____ SOURCE MATERIAL

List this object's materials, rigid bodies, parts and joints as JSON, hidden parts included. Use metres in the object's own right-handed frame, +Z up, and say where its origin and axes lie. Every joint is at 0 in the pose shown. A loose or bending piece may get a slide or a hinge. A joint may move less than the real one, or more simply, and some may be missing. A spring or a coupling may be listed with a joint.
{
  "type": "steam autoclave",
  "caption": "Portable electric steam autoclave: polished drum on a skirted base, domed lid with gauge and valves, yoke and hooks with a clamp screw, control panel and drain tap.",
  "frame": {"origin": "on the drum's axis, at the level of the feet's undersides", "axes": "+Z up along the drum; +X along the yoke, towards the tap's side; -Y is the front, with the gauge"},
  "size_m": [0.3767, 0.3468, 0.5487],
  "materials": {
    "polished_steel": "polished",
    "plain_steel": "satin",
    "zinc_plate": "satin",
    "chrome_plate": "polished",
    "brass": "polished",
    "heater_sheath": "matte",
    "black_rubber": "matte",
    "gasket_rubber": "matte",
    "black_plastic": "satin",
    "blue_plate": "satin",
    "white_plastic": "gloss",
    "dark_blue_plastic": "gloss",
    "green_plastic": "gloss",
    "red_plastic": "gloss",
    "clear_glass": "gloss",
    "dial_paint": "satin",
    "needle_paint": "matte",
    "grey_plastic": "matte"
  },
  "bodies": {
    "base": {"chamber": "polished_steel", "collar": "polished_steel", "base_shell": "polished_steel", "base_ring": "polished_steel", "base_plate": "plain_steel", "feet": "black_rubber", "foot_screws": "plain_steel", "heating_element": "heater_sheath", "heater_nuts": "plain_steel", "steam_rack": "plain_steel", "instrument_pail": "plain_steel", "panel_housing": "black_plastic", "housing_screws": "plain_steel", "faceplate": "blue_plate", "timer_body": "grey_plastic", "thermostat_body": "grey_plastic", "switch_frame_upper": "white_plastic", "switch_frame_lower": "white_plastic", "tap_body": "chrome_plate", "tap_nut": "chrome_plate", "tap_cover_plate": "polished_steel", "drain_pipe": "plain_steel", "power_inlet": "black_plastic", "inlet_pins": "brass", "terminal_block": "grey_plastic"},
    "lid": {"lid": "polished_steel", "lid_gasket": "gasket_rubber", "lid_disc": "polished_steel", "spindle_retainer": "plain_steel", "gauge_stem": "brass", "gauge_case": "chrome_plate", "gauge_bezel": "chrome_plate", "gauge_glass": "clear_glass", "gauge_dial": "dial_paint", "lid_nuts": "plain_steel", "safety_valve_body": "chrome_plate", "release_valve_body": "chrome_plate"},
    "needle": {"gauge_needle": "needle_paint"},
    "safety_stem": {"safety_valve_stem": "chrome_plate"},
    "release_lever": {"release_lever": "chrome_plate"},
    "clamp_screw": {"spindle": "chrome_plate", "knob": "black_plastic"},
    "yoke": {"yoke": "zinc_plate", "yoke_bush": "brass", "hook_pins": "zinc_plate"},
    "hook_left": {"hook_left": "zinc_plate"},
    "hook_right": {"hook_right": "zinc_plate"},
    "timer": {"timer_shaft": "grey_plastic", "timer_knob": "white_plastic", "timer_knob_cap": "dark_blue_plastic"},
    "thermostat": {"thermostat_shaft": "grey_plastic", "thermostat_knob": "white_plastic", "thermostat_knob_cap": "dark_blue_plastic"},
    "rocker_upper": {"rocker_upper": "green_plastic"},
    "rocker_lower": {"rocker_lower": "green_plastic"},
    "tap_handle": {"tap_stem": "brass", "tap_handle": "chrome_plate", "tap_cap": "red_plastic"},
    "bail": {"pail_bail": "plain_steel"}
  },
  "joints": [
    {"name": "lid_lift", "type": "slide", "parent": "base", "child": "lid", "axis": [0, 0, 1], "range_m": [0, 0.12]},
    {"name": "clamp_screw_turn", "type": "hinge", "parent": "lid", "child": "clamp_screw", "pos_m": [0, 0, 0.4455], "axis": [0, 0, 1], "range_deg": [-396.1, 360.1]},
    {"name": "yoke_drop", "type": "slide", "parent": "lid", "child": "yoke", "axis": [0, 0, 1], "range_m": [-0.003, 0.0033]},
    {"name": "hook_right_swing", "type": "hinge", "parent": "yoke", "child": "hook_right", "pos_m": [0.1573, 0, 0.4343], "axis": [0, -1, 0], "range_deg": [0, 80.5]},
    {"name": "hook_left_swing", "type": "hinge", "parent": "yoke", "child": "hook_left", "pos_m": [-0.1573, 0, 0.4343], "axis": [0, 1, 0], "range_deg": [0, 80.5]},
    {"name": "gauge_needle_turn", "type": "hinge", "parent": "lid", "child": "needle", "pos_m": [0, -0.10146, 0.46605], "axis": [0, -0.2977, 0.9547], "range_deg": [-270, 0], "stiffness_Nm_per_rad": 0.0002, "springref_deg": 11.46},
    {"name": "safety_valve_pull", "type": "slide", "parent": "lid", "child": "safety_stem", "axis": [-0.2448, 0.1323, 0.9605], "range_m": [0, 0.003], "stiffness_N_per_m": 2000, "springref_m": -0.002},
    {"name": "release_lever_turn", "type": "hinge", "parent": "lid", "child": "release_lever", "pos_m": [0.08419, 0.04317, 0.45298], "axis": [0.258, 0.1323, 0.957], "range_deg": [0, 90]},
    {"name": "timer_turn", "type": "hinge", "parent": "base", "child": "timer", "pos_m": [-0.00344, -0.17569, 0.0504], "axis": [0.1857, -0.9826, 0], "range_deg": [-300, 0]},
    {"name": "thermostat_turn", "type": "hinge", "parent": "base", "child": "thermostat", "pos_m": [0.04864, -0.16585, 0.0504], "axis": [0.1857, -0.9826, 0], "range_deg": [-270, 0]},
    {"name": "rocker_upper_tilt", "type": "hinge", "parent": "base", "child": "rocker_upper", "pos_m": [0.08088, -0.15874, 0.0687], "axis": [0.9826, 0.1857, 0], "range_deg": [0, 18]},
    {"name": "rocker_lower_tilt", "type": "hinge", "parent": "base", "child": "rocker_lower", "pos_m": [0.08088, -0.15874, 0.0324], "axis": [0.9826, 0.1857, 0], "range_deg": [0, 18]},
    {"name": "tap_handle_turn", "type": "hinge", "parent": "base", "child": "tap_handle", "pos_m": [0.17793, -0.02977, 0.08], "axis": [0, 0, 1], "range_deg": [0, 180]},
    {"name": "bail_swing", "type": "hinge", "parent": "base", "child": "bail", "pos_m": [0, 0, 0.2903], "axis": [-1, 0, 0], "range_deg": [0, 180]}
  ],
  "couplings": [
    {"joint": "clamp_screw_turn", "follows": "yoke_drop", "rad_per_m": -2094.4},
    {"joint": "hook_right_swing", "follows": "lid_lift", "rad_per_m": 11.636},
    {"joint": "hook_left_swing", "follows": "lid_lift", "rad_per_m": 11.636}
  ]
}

________

# WORK INSTRUCTIONS
Make an exact copy of the listing, including every line.

# THE COMPLETED TASK
List this object's materials, rigid bodies, parts and joints as JSON, hidden parts included. Use metres in the object's own right-handed frame, +Z up, and say where its origin and axes lie. Every joint is at 0 in the pose shown. A loose or bending piece may get a slide or a hinge. A joint may move less than the real one, or more simply, and some may be missing. A spring or a coupling may be listed with a joint.
{
  "type": "steam autoclave",
  "caption": "Portable electric steam autoclave: polished drum on a skirted base, domed lid with gauge and valves, yoke and hooks with a clamp screw, control panel and drain tap.",
  "frame": {"origin": "on the drum's axis, at the level of the feet's undersides", "axes": "+Z up along the drum; +X along the yoke, towards the tap's side; -Y is the front, with the gauge"},
  "size_m": [0.3767, 0.3468, 0.5487],
  "materials": {
    "polished_steel": "polished",
    "plain_steel": "satin",
    "zinc_plate": "satin",
    "chrome_plate": "polished",
    "brass": "polished",
    "heater_sheath": "matte",
    "black_rubber": "matte",
    "gasket_rubber": "matte",
    "black_plastic": "satin",
    "blue_plate": "satin",
    "white_plastic": "gloss",
    "dark_blue_plastic": "gloss",
    "green_plastic": "gloss",
    "red_plastic": "gloss",
    "clear_glass": "gloss",
    "dial_paint": "satin",
    "needle_paint": "matte",
    "grey_plastic": "matte"
  },
  "bodies": {
    "base": {"chamber": "polished_steel", "collar": "polished_steel", "base_shell": "polished_steel", "base_ring": "polished_steel", "base_plate": "plain_steel", "feet": "black_rubber", "foot_screws": "plain_steel", "heating_element": "heater_sheath", "heater_nuts": "plain_steel", "steam_rack": "plain_steel", "instrument_pail": "plain_steel", "panel_housing": "black_plastic", "housing_screws": "plain_steel", "faceplate": "blue_plate", "timer_body": "grey_plastic", "thermostat_body": "grey_plastic", "switch_frame_upper": "white_plastic", "switch_frame_lower": "white_plastic", "tap_body": "chrome_plate", "tap_nut": "chrome_plate", "tap_cover_plate": "polished_steel", "drain_pipe": "plain_steel", "power_inlet": "black_plastic", "inlet_pins": "brass", "terminal_block": "grey_plastic"},
    "lid": {"lid": "polished_steel", "lid_gasket": "gasket_rubber", "lid_disc": "polished_steel", "spindle_retainer": "plain_steel", "gauge_stem": "brass", "gauge_case": "chrome_plate", "gauge_bezel": "chrome_plate", "gauge_glass": "clear_glass", "gauge_dial": "dial_paint", "lid_nuts": "plain_steel", "safety_valve_body": "chrome_plate", "release_valve_body": "chrome_plate"},
    "needle": {"gauge_needle": "needle_paint"},
    "safety_stem": {"safety_valve_stem": "chrome_plate"},
    "release_lever": {"release_lever": "chrome_plate"},
    "clamp_screw": {"spindle": "chrome_plate", "knob": "black_plastic"},
    "yoke": {"yoke": "zinc_plate", "yoke_bush": "brass", "hook_pins": "zinc_plate"},
    "hook_left": {"hook_left": "zinc_plate"},
    "hook_right": {"hook_right": "zinc_plate"},
    "timer": {"timer_shaft": "grey_plastic", "timer_knob": "white_plastic", "timer_knob_cap": "dark_blue_plastic"},
    "thermostat": {"thermostat_shaft": "grey_plastic", "thermostat_knob": "white_plastic", "thermostat_knob_cap": "dark_blue_plastic"},
    "rocker_upper": {"rocker_upper": "green_plastic"},
    "rocker_lower": {"rocker_lower": "green_plastic"},
    "tap_handle": {"tap_stem": "brass", "tap_handle": "chrome_plate", "tap_cap": "red_plastic"},
    "bail": {"pail_bail": "plain_steel"}
  },
  "joints": [
    {"name": "lid_lift", "type": "slide", "parent": "base", "child": "lid", "axis": [0, 0, 1], "range_m": [0, 0.12]},
    {"name": "clamp_screw_turn", "type": "hinge", "parent": "lid", "child": "clamp_screw", "pos_m": [0, 0, 0.4455], "axis": [0, 0, 1], "range_deg": [-396.1, 360.1]},
    {"name": "yoke_drop", "type": "slide", "parent": "lid", "child": "yoke", "axis": [0, 0, 1], "range_m": [-0.003, 0.0033]},
    {"name": "hook_right_swing", "type": "hinge", "parent": "yoke", "child": "hook_right", "pos_m": [0.1573, 0, 0.4343], "axis": [0, -1, 0], "range_deg": [0, 80.5]},
    {"name": "hook_left_swing", "type": "hinge", "parent": "yoke", "child": "hook_left", "pos_m": [-0.1573, 0, 0.4343], "axis": [0, 1, 0], "range_deg": [0, 80.5]},
    {"name": "gauge_needle_turn", "type": "hinge", "parent": "lid", "child": "needle", "pos_m": [0, -0.10146, 0.46605], "axis": [0, -0.2977, 0.9547], "range_deg": [-270, 0], "stiffness_Nm_per_rad": 0.0002, "springref_deg": 11.46},
    {"name": "safety_valve_pull", "type": "slide", "parent": "lid", "child": "safety_stem", "axis": [-0.2448, 0.1323, 0.9605], "range_m": [0, 0.003], "stiffness_N_per_m": 2000, "springref_m": -0.002},
    {"name": "release_lever_turn", "type": "hinge", "parent": "lid", "child": "release_lever", "pos_m": [0.08419, 0.04317, 0.45298], "axis": [0.258, 0.1323, 0.957], "range_deg": [0, 90]},
    {"name": "timer_turn", "type": "hinge", "parent": "base", "child": "timer", "pos_m": [-0.00344, -0.17569, 0.0504], "axis": [0.1857, -0.9826, 0], "range_deg": [-300, 0]},
    {"name": "thermostat_turn", "type": "hinge", "parent": "base", "child": "thermostat", "pos_m": [0.04864, -0.16585, 0.0504], "axis": [0.1857, -0.9826, 0], "range_deg": [-270, 0]},
    {"name": "rocker_upper_tilt", "type": "hinge", "parent": "base", "child": "rocker_upper", "pos_m": [0.08088, -0.15874, 0.0687], "axis": [0.9826, 0.1857, 0], "range_deg": [0, 18]},
    {"name": "rocker_lower_tilt", "type": "hinge", "parent": "base", "child": "rocker_lower", "pos_m": [0.08088, -0.15874, 0.0324], "axis": [0.9826, 0.1857, 0], "range_deg": [0, 18]},
    {"name": "tap_handle_turn", "type": "hinge", "parent": "base", "child": "tap_handle", "pos_m": [0.17793, -0.02977, 0.08], "axis": [0, 0, 1], "range_deg": [0, 180]},
    {"name": "bail_swing", "type": "hinge", "parent": "base", "child": "bail", "pos_m": [0, 0, 0.2903], "axis": [-1, 0, 0], "range_deg": [0, 180]}
  ],
  "couplings": [
    {"joint": "clamp_screw_turn", "follows": "yoke_drop", "rad_per_m": -2094.4},
    {"joint": "hook_right_swing", "follows": "lid_lift", "rad_per_m": 11.636},
    {"joint": "hook_left_swing", "follows": "lid_lift", "rad_per_m": 11.636}
  ]
}